O coletivo Flanantes que está sempre na atividade produzindo, apresenta mais uma obra audiovisual de ótima qualidade, da mente criativa de Murilo Romão que está sempre aplicando nas ruas as ideias dos livros que lê, contextualizando conceitos que conversam muito bem com o estilo de vida do skate, em sua interação com espaços urbanos e etc.
O vídeo foi gravado entre Brasil e Europa, trazendo aquele mix democrático de todos tipos de skatistas dos mais diversos estilos, além de uma homanagem muito bonita para Marcos Mamá (1978-2024), uma grande lenda e referência do skate brasileiro, vale muito a pena conferir o vídeo, parabéns aos envolvidos!
“Ka é o título do novo vídeo do coletivo Flanantes, inspirado na obra Walkscapes: o caminhar como prática estética, de Francesco Careri, autor presente em trabalhos passados como, Zonzo.
Segundo este autor, o conceito egípcio do ka simboliza o “eterno errar”, o movimento e a força vital.
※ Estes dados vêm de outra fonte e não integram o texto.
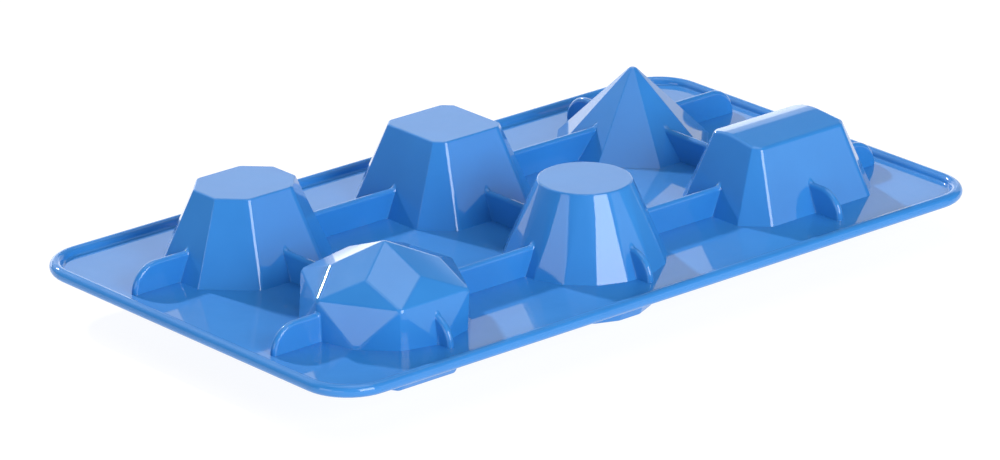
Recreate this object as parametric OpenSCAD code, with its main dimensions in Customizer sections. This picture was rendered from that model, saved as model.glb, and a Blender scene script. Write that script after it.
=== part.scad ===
// Flexible moulding tray with six gem-shaped cups in two rows of three.
// It stands on the fill-side collars, with the closed ends of the cups up.
// Origin: centre of the tray, on the surface that the collars stand on.
// +X runs along the tray, +Y towards its back row, +Z up.

/* [Tray] */
// Length of the tray over its edge bead
tray_length = 212.8; // [208:0.2:232]
// Width of the tray over its edge bead
tray_width = 120; // [118:0.2:136]
// Radius of the tray's corners over the bead
corner_radius = 13.2; // [8:0.2:18]
// Thickness of the flat sheet
sheet_thickness = 1.5; // [1:0.1:2.4]
// Diameter of the round bead along the edge
bead_diameter = 3.2; // [2.6:0.1:4]

/* [Cups] */
// Distance between cup centres along a row
column_pitch = 64.6; // [62:0.2:67]
// Distance between the centre lines of the two rows
row_pitch = 52.9; // [50:0.1:55]
// Height of a flat-topped cup above the sheet
cup_height = 20.4; // [16:0.2:22]
// Wall thickness of cups and collars
wall = 1.8; // [1.4:0.1:2.2]
// Inward lean of the side walls for each millimetre of height
side_lean = 0.42; // [0.36:0.01:0.44]

/* [Collars] */
// Depth of the collar around each cup's mouth, below the sheet
collar_depth = 10.1; // [6:0.1:12]
// How far a collar narrows from the sheet to its rim
collar_taper = 3.6; // [1:0.1:4]

/* [Ribs] */
// Height of the ribs above the sheet
rib_height = 7.2; // [5:0.1:8]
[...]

Traz consigo a memória de longas e perigosas migrações paleolíticas. A eterna errância está presente nas perambulações do vídeo, por São Paulo, Campinas, Bauru, Jaú, São Bernardo do Campo, Barretos, Balneário Camboriú, Barueri, e a mítica Barcelona e a urbanística, Bourdeaux.
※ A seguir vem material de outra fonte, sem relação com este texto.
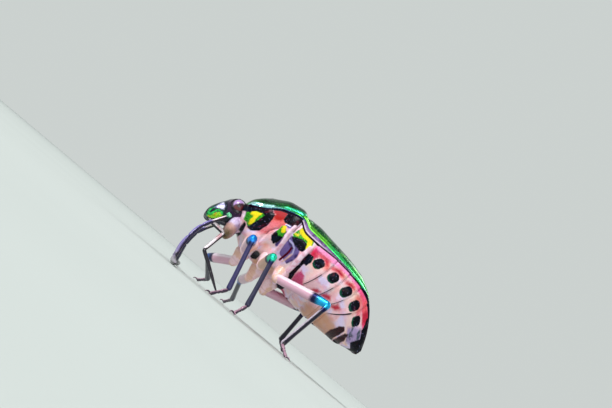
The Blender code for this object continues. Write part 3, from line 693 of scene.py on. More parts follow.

O ka é uma força que nos conecta com o cosmos e nos conecta a todos, seu hieróglifo é representado por dois braços levantados, indicando como a energia divina era transmitida do deus, como infusão direta do alto. O símbolo do Ka, com as mãos de dimensões desproporcionais, está ligado ao gesto de adoração ao sol, neste trabalho, espelhado em prédios e refletido nas pedras. Símbolo presente desde a pré-história de muitas culturas, da África à Escandinávia. O Ka tem íntima relação com a arquitetura antiga, arquitetura que atravessou os tempos e é reinterpretada pelos skatistas contemporâneos e suas errâncias. De acordo com Siegfried Giedion: “Existe uma ponte que une as concepções religiosas dos tempos primordiais lá onde menos se supõe. É o conceito de Ka, que posteriormente foi elaborado pelos teólogos de Heliópolis e incorporado ao seu sistema religioso […]. As origens da arquitetura em pedra estão inseparavelmente conectadas ao conceito do Ka, e foi precisamente o Ka do fundador da terceira dinastia, o rei Djoser, que deu origem à arquitetura em pedra […] o único material que poderia conter o Ka.”
Para Francesco Careri, enquanto no mundo dos vilarejos e dos campos agrícolas o percurso errático se tinha transformado em traçado, portanto em estrada, dando lugar à arquitetura da cidade, nos espaços vazios do universo nômade, o percurso conservava os elementos simbólicos da errância paleolítica e os transferia para os espaços sagrados dos templos religiosos. No Ka dos Flanantes, a arquitetura, o sol, a simbologia, os percursos errantes, são inseparáveis. Estão contidos nas sessões de Peter Volpi, Garota Fakie Flip, Maikon Quaresma, Manuella Moretti, Victor Gonçalves, Rafael Gomes, Didi Wanks, entre outros (as), cuja trilha sonora é embalada por MNTH, Papete e Mamelo Sound System, com arte assinada por Gabriella Santana. O Ka não nos abandona, nunca!”